Your instructions: Each record must be reproduced exactly as it is shown.

Data in this exercise:
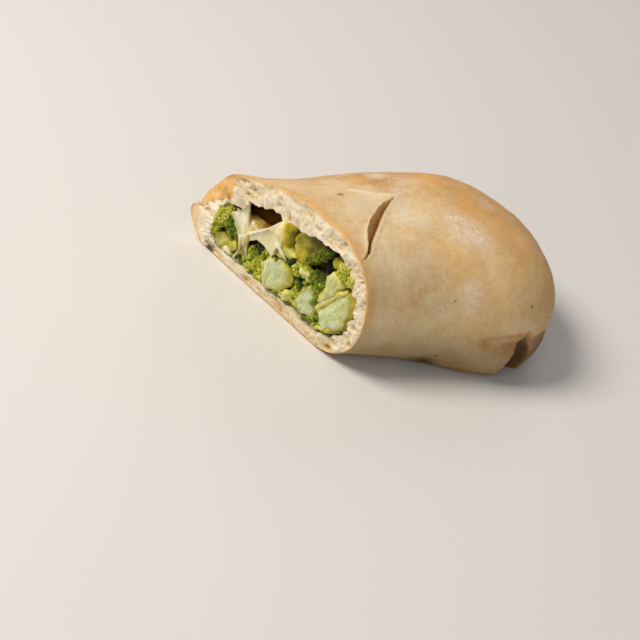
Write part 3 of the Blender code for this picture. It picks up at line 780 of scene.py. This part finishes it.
cheese = {
    "curtain": ((23.2, 27.8), (26.2, 30.2), (28.4, 31.8), (29, 34.4), (29.8, 38), (32.8, 39.6), (33.8, 35),
                (35.3, 30.6), (37.8, 27.2), (40.6, 24.8), (39.4, 22), (37.2, 19.9), (36, 17.4), (34.4, 16.4),
                (33, 19.4), (29.6, 21.8), (25.9, 24.4)),
    "drape": ((38.3, 25.6), (42.3, 29.2), (46, 32.4), (50, 36), (53.8, 40.2), (57.4, 44.8), (56.6, 40),
              (56.2, 35.8), (57.8, 34.2), (59.4, 33), (59, 31.4), (57.6, 31.2), (56.6, 29.6), (56.1, 26.4),
              (54.9, 23.6), (52.4, 25), (48.7, 25.6), (45.4, 25.4), (42.9, 25.2), (40, 22.4)),
    "rim": ((37.6, 24.6, -0.4, 0.9), (39.4, 26.6, 0.1, 1.1), (42.3, 29.4, 0.1, 0.75), (46, 32.6, 0.2, 0.65),
            (50, 36.2, 0.2, 0.6), (53.8, 40.4, 0, 0.6), (57.4, 44.8, -0.8, 0.6)),
    "beadSpacing": 0.35,
    "pocketStart": 24,
    "pocketDepths": (2, 4, 6, 9, 13),  # behind the cut, with a row of floor heights for each, every 4 mm
    "pocketFloor": (
        (30.6, 32.2, 32, 29.8, 28.4, 31.4, 34.8, 38.2, 42.8, 47),
        (29.8, 31.4, 31.8, 31.4, 31, 32.4, 35, 38, 42.4, 47),
        (26.4, 28.4, 31.2, 32.4, 32.8, 33.4, 35.2, 38, 42.4, 47),
        (26, 27.6, 30.4, 30.6, 30.8, 31.4, 34, 38, 42.8, 47),
        (28, 30.6, 32.4, 33.6, 34.4, 35.4, 37, 41, 45, 47),
    ),
    "veil": ((34.4, 18), (37.4, 20), (38.6, 16), (39.2, 12.4), (36, 10.8), (33.4, 11.6)),
    "strands": (
        ((33.6, 20.4, 0.0, 1.1), (34.3, 17.4, 0.6, 0.9), (34.7, 14.6, 0.9, 0.8), (33.4, 11.6, 0.8, 0.75),
         (31.2, 7.7, 0.2, 0.8)),
        ((34.6, 24, -0.8, 0.8), (35.8, 20.4, -0.2, 0.65), (36.6, 17.6, 0.3, 0.45), (38, 14.8, 0.2, 0.35)),
        ((32.2, 39.4, -1.7, 0.75), (32.9, 36, -1.5, 0.6), (34.2, 32.2, -1.2, 0.6), (35.8, 27.7, -0.9, 0.65),
         (37.4, 22.6, -0.7, 0.6)),
        ((23.4, 27.6, -1.4, 0.6), (26.2, 24.4, -1.1, 0.55), (29.8, 21.8, -0.8, 0.65), (32.6, 20, -0.4, 0.8)),
        ((22.8, 7, -0.8, 1.1), (25.2, 8.4, -0.5, 1.5), (27.8, 7.2, -0.8, 1.0)),
        ((37.4, 21, -0.6, 0.7), (38.4, 16.6, -0.2, 0.5), (39.4, 12.8, -0.2, 0.45), (40, 10.4, -0.4, 0.4)),
        ((57.2, 32.2, 0.2, 1.15), (56.5, 29.4, 0.3, 0.9), (56, 26.6, 0.5, 0.7), (55.4, 24.4, 0.7, 0.5)),
        ((57.4, 32.2, 0.2, 1.1), (60, 31.2, 0.3, 1.0), (62.6, 29.8, 0.3, 0.8), (64.4, 28.2, 0, 0.5)),
    ),
}
cheeseMaterial, shader, add = newMaterial("mozzarella_melted", {
    "Roughness": 0.3, "IOR": 1.45, "Subsurface Weight": 0.3, "Subsurface Radius": (1.0, 0.8, 0.45),
    "Subsurface Scale": 1.5 * mm,
})
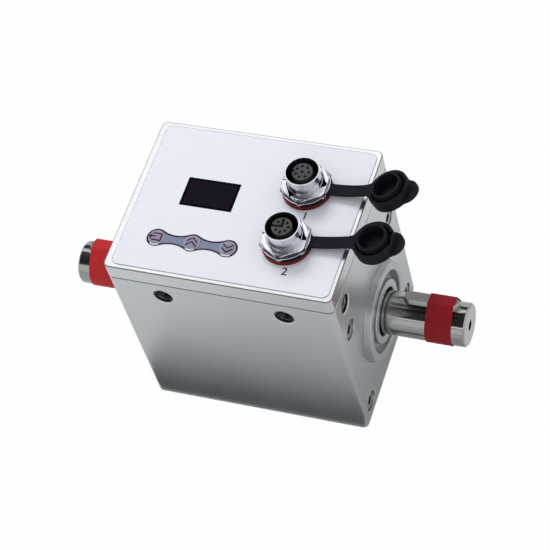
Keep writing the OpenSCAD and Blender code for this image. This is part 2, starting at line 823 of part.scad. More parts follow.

Final result:
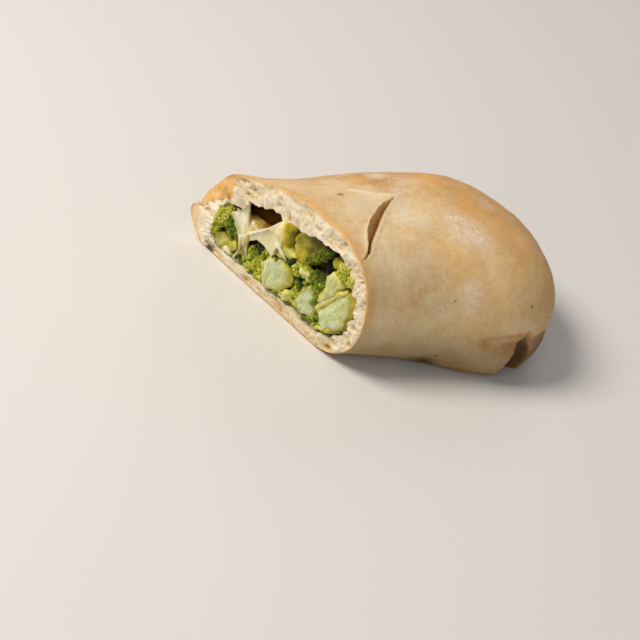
Write part 3 of the Blender code for this picture. It picks up at line 780 of scene.py. This part finishes it.
cheese = {
    "curtain": ((23.2, 27.8), (26.2, 30.2), (28.4, 31.8), (29, 34.4), (29.8, 38), (32.8, 39.6), (33.8, 35),
                (35.3, 30.6), (37.8, 27.2), (40.6, 24.8), (39.4, 22), (37.2, 19.9), (36, 17.4), (34.4, 16.4),
                (33, 19.4), (29.6, 21.8), (25.9, 24.4)),
    "drape": ((38.3, 25.6), (42.3, 29.2), (46, 32.4), (50, 36), (53.8, 40.2), (57.4, 44.8), (56.6, 40),
              (56.2, 35.8), (57.8, 34.2), (59.4, 33), (59, 31.4), (57.6, 31.2), (56.6, 29.6), (56.1, 26.4),
              (54.9, 23.6), (52.4, 25), (48.7, 25.6), (45.4, 25.4), (42.9, 25.2), (40, 22.4)),
    "rim": ((37.6, 24.6, -0.4, 0.9), (39.4, 26.6, 0.1, 1.1), (42.3, 29.4, 0.1, 0.75), (46, 32.6, 0.2, 0.65),
            (50, 36.2, 0.2, 0.6), (53.8, 40.4, 0, 0.6), (57.4, 44.8, -0.8, 0.6)),
    "beadSpacing": 0.35,
    "pocketStart": 24,
    "pocketDepths": (2, 4, 6, 9, 13),  # behind the cut, with a row of floor heights for each, every 4 mm
    "pocketFloor": (
        (30.6, 32.2, 32, 29.8, 28.4, 31.4, 34.8, 38.2, 42.8, 47),
        (29.8, 31.4, 31.8, 31.4, 31, 32.4, 35, 38, 42.4, 47),
        (26.4, 28.4, 31.2, 32.4, 32.8, 33.4, 35.2, 38, 42.4, 47),
        (26, 27.6, 30.4, 30.6, 30.8, 31.4, 34, 38, 42.8, 47),
        (28, 30.6, 32.4, 33.6, 34.4, 35.4, 37, 41, 45, 47),
    ),
    "veil": ((34.4, 18), (37.4, 20), (38.6, 16), (39.2, 12.4), (36, 10.8), (33.4, 11.6)),
    "strands": (
        ((33.6, 20.4, 0.0, 1.1), (34.3, 17.4, 0.6, 0.9), (34.7, 14.6, 0.9, 0.8), (33.4, 11.6, 0.8, 0.75),
         (31.2, 7.7, 0.2, 0.8)),
        ((34.6, 24, -0.8, 0.8), (35.8, 20.4, -0.2, 0.65), (36.6, 17.6, 0.3, 0.45), (38, 14.8, 0.2, 0.35)),
        ((32.2, 39.4, -1.7, 0.75), (32.9, 36, -1.5, 0.6), (34.2, 32.2, -1.2, 0.6), (35.8, 27.7, -0.9, 0.65),
         (37.4, 22.6, -0.7, 0.6)),
        ((23.4, 27.6, -1.4, 0.6), (26.2, 24.4, -1.1, 0.55), (29.8, 21.8, -0.8, 0.65), (32.6, 20, -0.4, 0.8)),
        ((22.8, 7, -0.8, 1.1), (25.2, 8.4, -0.5, 1.5), (27.8, 7.2, -0.8, 1.0)),
        ((37.4, 21, -0.6, 0.7), (38.4, 16.6, -0.2, 0.5), (39.4, 12.8, -0.2, 0.45), (40, 10.4, -0.4, 0.4)),
        ((57.2, 32.2, 0.2, 1.15), (56.5, 29.4, 0.3, 0.9), (56, 26.6, 0.5, 0.7), (55.4, 24.4, 0.7, 0.5)),
        ((57.4, 32.2, 0.2, 1.1), (60, 31.2, 0.3, 1.0), (62.6, 29.8, 0.3, 0.8), (64.4, 28.2, 0, 0.5)),
    ),
}
cheeseMaterial, shader, add = newMaterial("mozzarella_melted", {
    "Roughness": 0.3, "IOR": 1.45, "Subsurface Weight": 0.3, "Subsurface Radius": (1.0, 0.8, 0.45),
    "Subsurface Scale": 1.5 * mm,
})
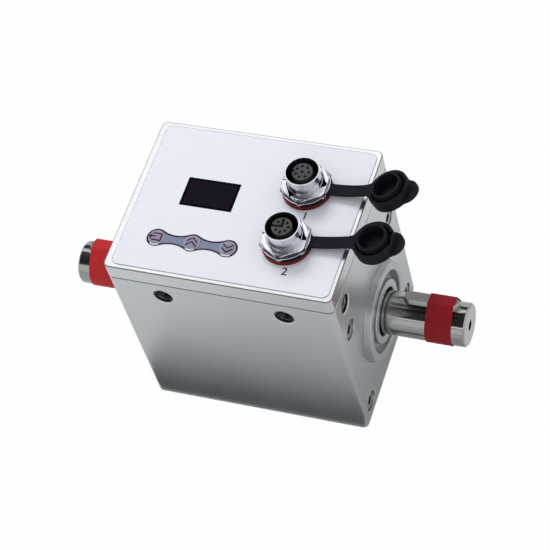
Keep writing the OpenSCAD and Blender code for this image. This is part 2, starting at line 823 of part.scad. More parts follow.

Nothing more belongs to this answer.